分離K47莢膜型克雷伯氏肺炎桿菌之噬菌體與其莢膜分解酵素功能分析

Abstract

在人類和致病菌的戰爭中，抗生素一直是最有力的武器，然而抗生素的濫用使得臨床上有越來越多多重抗藥性的菌株被發現，其中克雷伯氏肺炎桿菌（Klebsiella pneumoniae）以其厚重的莢膜與不俗的生物膜生成能力，造成棘手的院內感染，K47莢膜型（Capsular types）的克雷伯氏肺炎桿菌更是攻破目前抗生素最後防線的碳青黴烯（Carbapenem），發展出抗藥性。噬菌體（Bacteriophage）作為細菌最古老的宿敵，相較於抗生素有著專一性殺菌、迭代速度快、能夠清除生物膜等優點。在抗藥性菌株越發氾濫的情況下，以噬菌體進行殺菌的噬菌體療法（Phage therapy）無疑是個優秀的替代方案。在針對克雷伯氏肺炎桿菌的部分，有些噬菌體可以透過自身帶有的專一性莢膜分解酵素（Capsule depolymerase）突破菌株生物膜與莢膜，達成入侵宿主的目標。 本研究首先從環境廢水中純化出針對K47莢膜型的噬菌體，並透過點試驗檢測宿主範圍、觀察單一型態溶菌斑的雙圈呈現情形以及限制性片段長度多態性驗證初步判定是否與其它噬菌體相同，找到能感染多種K47菌株，且具有明顯雙圈溶菌斑的噬菌體ΦK47_1和ΦK47_4。後續於毒殺試驗與抗生物膜試驗中，確認了ΦK47_1和ΦK47_4皆有不錯的殺菌效果以及優秀的生物膜清除能力。於是將ΦK47_1和ΦK47_4基因體萃取出來後進行全基因體定序。在與美國國家生物技術資訊中心資料庫比對後，於ΦK47_1中找到可能編碼具有莢膜分解酵素活性蛋白的CDS_001、CDS_003、CDS_005、CDS_007與CDS_008，以此五段基因為模板進行基因重組蛋白的表現。其中序列比對為尾刺突蛋白（Tail spike protein）的CDS_003表現出來的重組蛋白Tsp03，能在對K47菌株產生溶菌斑，且能有效降解多醣。期望未來能進一步分析Tsp03與莢膜多醣反應的結構，以利進一步開發接合型疫苗（Conjugate vaccine）。
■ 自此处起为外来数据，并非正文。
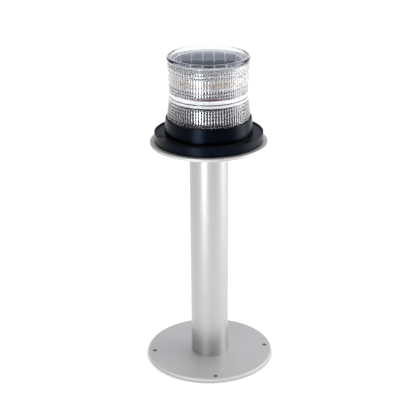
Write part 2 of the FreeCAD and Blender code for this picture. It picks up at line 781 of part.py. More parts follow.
def spacers(bottom, top):
    """Plain tubes round the stack's screws, between two heights."""
    return group([disc(spacer_diameter / 2, bottom, top, p).cut(clearance_hole(M3_PAN, bottom, top, p))
                  for p in stack_screw_points])


def lamp_drum():
    """The aluminium drum that holds the lamp strip and takes its heat."""
    hollow = disc(drum_radius - drum_wall, drum_bottom - overrun, drum_top - drum_top_thickness)
    drum = disc(drum_radius, drum_bottom, drum_top).cut(hollow)
    posts = [disc(spacer_diameter / 2, drum_bottom, drum_top, p) for p in stack_screw_points]
    holes = [clearance_hole(M3_PAN, drum_bottom, drum_top, p) for p in stack_screw_points]
    return fuse_all([drum] + posts).cut(holes)


def lamp_strip():
    """The flexible circuit wrapped round the drum."""
    return tube(strip_radius, drum_radius, lamp_middle - flex_height / 2, lamp_middle + flex_height / 2)


def lamps():
    """The ring of lamps on the strip, each a small box with a domed front."""
    bodies = []
    strip = disc(strip_radius, lamp_middle - led_height, lamp_middle + led_height)
    lamp_bottom = lamp_middle - led_height / 2
    for angle in angles_round(led_count, FULL_TURN / led_count / 2):
        middle = V(strip_radius + (led_depth - led_backing) / 2, 0, 0)
        body = box_at(led_depth + led_backing, led_width, lamp_bottom, lamp_bottom + led_height, middle)
        dome = Part.makeSphere(led_dome_radius, V(strip_radius + led_depth - led_dome_sink, 0, lamp_middle))
        lamp = fuse_all([body, dome]).cut(strip)
        lamp.rotate(V(0, 0, 0), UP, angle)
        bodies.append(lamp)
    return group(bodies)


# ------------------------------------------------------------------ solar panel
def panel_carrier():
    """The plate over the drum that the panel is pressed up from, with a low rim."""
    plate = disc(carrier_radius, carrier_bottom, carrier_top)
    rim = tube(carrier_radius, carrier_radius - carrier_rim, carrier_bottom, carrier_rim_top)
    holes = [clearance_hole(M3_PAN, carrier_bottom, carrier_top, p) for p in stack_screw_points]
    lead_hole = disc(2 * lead_diameter, carrier_bottom - overrun, carrier_top + overrun,
                     polar(lead_run_radius, panel_lead_angle))
    return fuse_all([plate, rim]).cut(holes + [lead_hole])


def stack_screws():
    """Three long screws from the carrier down through drum, spacers and board into the holder's roof."""
    return group([cap_screw(M3_PAN, carrier_top, carrier_top - roof_bottom, p) for p in stack_screw_points])


def panel_pad():
    """The foam ring on the carrier that presses the panel up against the window."""
    return tube(pad_radius, pad_radius - pad_width, carrier_top, backing_bottom)


def panel_backing():
    """The white board that the cells are laminated to: a disc with its left and right sides cut straight."""
    whole = disc(panel_radius, backing_bottom, backing_top)
    return whole.common(box_at(panel_width, 2 * panel_radius, backing_bottom, backing_top, V(0, 0, 0)))


def solar_cells():
    """Columns and rows of thin cells, their outer ends cut to the panel's round outline."""
    outline = disc(panel_radius - panel_margin, backing_top, cell_sheet_top)
    pitch = (panel_width - 2 * panel_margin + column_gap) / cell_sheet_columns
    sheets = []
    for column in range(cell_sheet_columns):
        x = (column - (cell_sheet_columns - 1) / 2) * pitch
        for row in range(cell_sheet_rows):
            y = (row - (cell_sheet_rows - 1) / 2) * row_pitch
            sheet = box_at(pitch - column_gap, row_pitch - row_gap, backing_top, cell_sheet_top, V(x, y, 0))
            sheets.append(sheet.common(outline))
    return group(sheets)


# ------------------------------------------------------------------ leads
def rounded_tube(points, diameter):
    """A tube along straight runs joined by tangent arcs, each arc as large as its two runs allow."""
    edges = []
    start = points[0]
    for before, corner, after in zip(points, points[1:], points[2:]):
        back, ahead = (before - corner), (after - corner)
        shorter = min(back.Length, ahead.Length)
        reach = bend_share * shorter
        back.normalize()
        ahead.normalize()
        enter, leave = corner + back * reach, corner + ahead * reach
        half_turn = (math.pi - back.getAngle(ahead)) / 2
        radius = reach / math.tan(half_turn)
        inward = back + ahead
        inward.normalize()
        centre = corner + inward * (radius / math.cos(half_turn))
        middle = centre - inward * radius
        edges.append(Part.LineSegment(start, enter).toShape())
        edges.append(Part.Arc(enter, middle, leave).toShape())
        start = leave
    edges.append(Part.LineSegment(start, points[-1]).toShape())
    path = Part.Wire(edges)
    first = points[1] - points[0]
    ring = Part.Wire(Part.makeCircle(diameter / 2, points[0], first))
    solid = path.makePipeShell([ring], True, True)
    return solid.Solids[0] if solid.Solids else solid


def stepped_lead(top, foot):
    """A lead down from top to foot that steps across between them under the lamp drum."""
    room = drum_bottom - foot.z
    points = [
        top,
        V(top.x, top.y, foot.z + step_top_share * room),
        V(foot.x, foot.y, foot.z + step_foot_share * room),
        foot,
    ]
    return rounded_tube(points, lead_diameter)


def panel_lead(side):
    """One lead from the panel's underside, down past the lamps, to its connector on the board."""
    across = UP.cross(panel_connector)
    across.normalize()
    offset = across * (side * lead_spacing / 2)
    top = polar(lead_run_radius, panel_lead_angle, backing_bottom)
    return stepped_lead(top + offset, V(panel_connector.x, panel_connector.y, connector_top) + offset)


def lamp_lead():
    """The lamps' cable, from the face of the strip's lower edge down to its connector on the board."""
    top = polar(strip_radius + lead_side_gap + lead_diameter / 2, lamp_lead_angle)
    top.z = lamp_middle - flex_height / 2 + lamp_lead_lap
    return stepped_lead(top, V(lamp_connector.x, lamp_connector.y, connector_top))


SUB_PARTS = {
    "base_plate": base_plate,
    "pedestal_pipe": pedestal_pipe,
    "foot_plug": lambda: end_plug(base_top),
    "foot_screws": foot_screws,
    "top_plate": top_plate,
    "head_plug": lambda: end_plug(pipe_top - plug_thickness),
    "head_screws": head_screws,
    "mounting_ring": mounting_ring,
    "ring_bolts": ring_bolts,
    "ring_washers": ring_washers,
    "housing": housing,
    "lens_seal": lens_seal,
    "battery_cover": battery_cover,
    "cover_seal": cover_seal,
    "cover_screws": cover_screws,
    "battery_cells": battery_cells,
    "cell_links": cell_links,
    "battery_lead_positive": lambda: battery_lead(battery_lead_points[1]),
    "battery_lead_negative": lambda: battery_lead(battery_lead_points[0]),
    "battery_holder": battery_holder,
    "holder_screws": holder_screws,
    "lens": lens,
    "board_standoffs": board_standoffs,
    "control_board": control_board,
    "board_parts": board_parts,
    "board_spacers": lambda: spacers(board_top, drum_bottom),
    "lamp_drum": lamp_drum,
    "lamp_strip": lamp_strip,
    "lamps": lamps,
    "lamp_lead": lamp_lead,
    "carrier_spacers": lambda: spacers(drum_top, carrier_bottom),
    "panel_carrier": panel_carrier,
    "stack_screws": stack_screws,
    "panel_pad": panel_pad,
    "panel_backing": panel_backing,
    "solar_cells": solar_cells,
    "panel_lead_positive": lambda: panel_lead(-1),
    "panel_lead_negative": lambda: panel_lead(1),
}

os.makedirs("parts", exist_ok=True)
for name, make in SUB_PARTS.items():
    shape = make()
    if not shape.isValid() or shape.Volume <= 0:
        raise RuntimeError(f"{name} is not a valid solid")
    shape.exportStep(f"parts/{name}.step")
    print(f"{name}: {len(shape.Solids)} solids, {shape.Volume / 1000:.2f} cm3")
print(f"overall height {bead_top:.2f} mm")
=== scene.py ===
# %% [markdown]
# # A solar navigation light on its aluminium pedestal
# The light is a self-contained lantern: a clear ribbed lens over a ring of amber lamps, with a solar
# panel under the lens's window, on a black housing that twists into a black mounting ring. The ring
# is bolted to a round plate on top of a pipe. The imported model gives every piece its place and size.
# This lesson gives each piece its finish, and makes the lens again with its fine optical ribs.

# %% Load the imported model
import math

import bpy
import numpy as np
from mathutils import Matrix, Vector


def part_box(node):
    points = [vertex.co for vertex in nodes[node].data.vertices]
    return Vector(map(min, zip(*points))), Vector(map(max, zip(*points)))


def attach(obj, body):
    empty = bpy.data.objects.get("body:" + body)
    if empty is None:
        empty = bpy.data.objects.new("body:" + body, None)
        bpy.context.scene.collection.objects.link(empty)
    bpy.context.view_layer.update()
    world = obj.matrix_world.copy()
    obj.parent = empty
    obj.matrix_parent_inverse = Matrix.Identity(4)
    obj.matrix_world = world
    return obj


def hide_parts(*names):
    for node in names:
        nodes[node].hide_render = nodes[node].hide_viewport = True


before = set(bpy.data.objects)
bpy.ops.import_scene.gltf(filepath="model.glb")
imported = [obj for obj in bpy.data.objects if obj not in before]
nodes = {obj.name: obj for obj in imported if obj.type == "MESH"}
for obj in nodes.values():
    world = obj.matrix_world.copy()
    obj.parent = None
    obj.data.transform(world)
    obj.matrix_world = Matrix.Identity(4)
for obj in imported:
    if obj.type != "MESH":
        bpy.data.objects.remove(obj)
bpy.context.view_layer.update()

MM = 0.001


# %% [markdown]
# ## Camera
# The light is seen from a little above and straight in front, through a long lens, so its upright
# lines stay nearly parallel. A camera is set by how far off it stands, how high, and how steeply it
# looks down, so those are the values here. A camera on a tripod is rarely quite level, so it also
# leans by a fraction of a degree.

# %% Set up the camera
camera_distance = 1.5967     # level distance from the pedestal's axis
camera_height = 0.9136
look_down = math.radians(22.30)
lean = math.radians(-0.3)    # the camera is turned this little about its own line of sight

camera_data = bpy.data.cameras.new("camera")
camera_data.sensor_width = 36.0
camera_data.lens = 94.04
camera_data.shift_x = -0.0028
camera_data.clip_start = 0.05
camera_data.clip_end = 50.0
camera = bpy.data.objects.new("camera", camera_data)
camera.location = (0.0, -camera_distance, camera_height)
pitch = Matrix.Rotation(math.radians(90.0) - look_down, 3, "X")
camera.rotation_euler = (pitch @ Matrix.Rotation(lean, 3, "Z")).to_euler()
bpy.context.scene.collection.objects.link(camera)
bpy.context.scene.camera = camera
print("camera looks down", round(math.degrees(look_down), 2), "degrees")


# %% [markdown]
# ## A small language for shaders
# A finish is a network of nodes, and its arithmetic is hard to read as a list of links. The class
# below wraps one output socket, so that ordinary Python expressions add the Math nodes. Every other
# node comes from one method, which takes the node's type, its settings, and what goes into it.

# %% Wrap a socket so that expressions build nodes
class Wire:
    """One output socket. Arithmetic on it adds Math nodes, and add() makes any other node."""

    def __init__(self, tree, socket=None):
        self.tree = tree
        self.socket = socket

    def add(self, kind, settings=None, inputs=None, output=0):
        """Makes a node of that kind: settings first, then its inputs, which are values or wires."""
        node = self.tree.nodes.new(kind)
        for name, value in (settings or {}).items():
            setattr(node, name, value)
        for name, value in (inputs or {}).items():
            if isinstance(value, Wire):
                self.tree.links.new(value.socket, node.inputs[name])
            else:
                node.inputs[name].default_value = value
        return Wire(self.tree, node.outputs[output] if node.outputs else None)

    def math(self, operation, *values):
        return self.add("ShaderNodeMath", {"operation": operation}, dict(enumerate(values)))

    def __add__(self, other):
        return self.math("ADD", self, other)

    def __radd__(self, other):
        return self.math("ADD", other, self)

    def __sub__(self, other):
        return self.math("SUBTRACT", self, other)

    def __rsub__(self, other):
        return self.math("SUBTRACT", other, self)

    def __mul__(self, other):
        return self.math("MULTIPLY", self, other)

    def __rmul__(self, other):
        return self.math("MULTIPLY", other, self)

    def __truediv__(self, other):
        return self.math("DIVIDE", self, other)

    def __gt__(self, other):
        return self.math("GREATER_THAN", self, other)

    def __lt__(self, other):
        return self.math("LESS_THAN", self, other)

    def limited(self):
        """The value, held between 0 and 1."""
        return self.math("MAXIMUM", self.math("MINIMUM", self, 1.0), 0.0)


def start_finish(name):
    """A material with an empty network, and a wire to build it from."""
    material = bpy.data.materials.new(name)
    material.use_nodes = True
    material.node_tree.nodes.clear()
    return material, Wire(material.node_tree)


def end_finish(material, wire, inputs):
    """Closes the network with a Principled shader that has those inputs."""
    shader = wire.add("ShaderNodeBsdfPrincipled", None, inputs)
    wire.add("ShaderNodeOutputMaterial", None, {"Surface": shader})
    return material


def place_on_piece(wire, stretch=(1.0, 1.0, 1.0)):
    """The point on the piece, in metres, with each axis scaled to draw a pattern out along it."""
    place = wire.add("ShaderNodeTexCoord", output="Object")
    return wire.add("ShaderNodeMapping", None, {"Vector": place, "Scale": stretch})


def speckle(wire, place, size, detail=2.0):
    """Noise from 0 to 1 whose features are about that many metres across."""
    return wire.add("ShaderNodeTexNoise", None, {"Vector": place, "Scale": 1.0 / size, "Detail": detail})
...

Antibiotics are the most powerful weapon in the war between humans and pathogenic bacteria. However, due to the misuse of antibiotics, more and more multi-drug-resistant strains have been discovered clinically, including Klebsiella pneumonia. This bacterium is famous for causing troublesome hospital-acquired infections with its thick capsule and excellent biofilm-generating ability. Moreover, the clinical data suggests that K47 capsular type K. pneumoniae gain carbapenem-resistant genes. This means that the antibiotics used as the last line of defense are no longer fully effective against K. pneumoniae. Therefore, it is imperative to find new treatments.Bacteriophages are the oldest enemies of bacteria. Compared with antibiotics, they have the advantages of specific targeting, fast iteration speed, and the ability to clear bacterial biofilms. As drug-resistant strains become increasingly prevalent, phage therapy, which uses phages to kill bacteria, is a brilliant alternative. For K. pneumoniae, some phages can break through the biofilm and capsule through their own specific targeting capsule depolymerases. This study first purified phages targeting the K47 type strains from environmental sewages. Next, phages were chosen based on whether they presented double-zone plaques and were tested for host range through spot tests. Restriction fragment length polymorphism (RFLP) was conducted to preliminarily determine whether they were the same as previously discovered phages. ΦK47_1 and ΦK47_4 were found, and their plaques presented obvious double zones. Killing assays and anti-biofilm tests confirmed that both ΦK47_1 and ΦK47_4 had good bactericidal effects and excellent biofilm removal capability. Therefore, the ΦK47_1 and ΦK47_4 genomes were extracted and subjected to whole genome sequencing. The sequencing data were aligned with the National Center for Biotechnology Information (NCBI) database. The results showed that five genes, CDS_001, CDS_003, CDS_005, CDS_007, and CDS_008, might have coded for proteins with capsule depolymerase activity. Hence, these five gene segments were selected as templates to express recombinant proteins. Among them, the recombinant protein Tsp03 produced lytic plaques on K47 strains in the spot test and effectively degraded capsular polysaccharide. The structure of the reaction between Tsp03 and capsular polysaccharide could be further analyzed in the future to facilitate the development of a conjugate vaccine.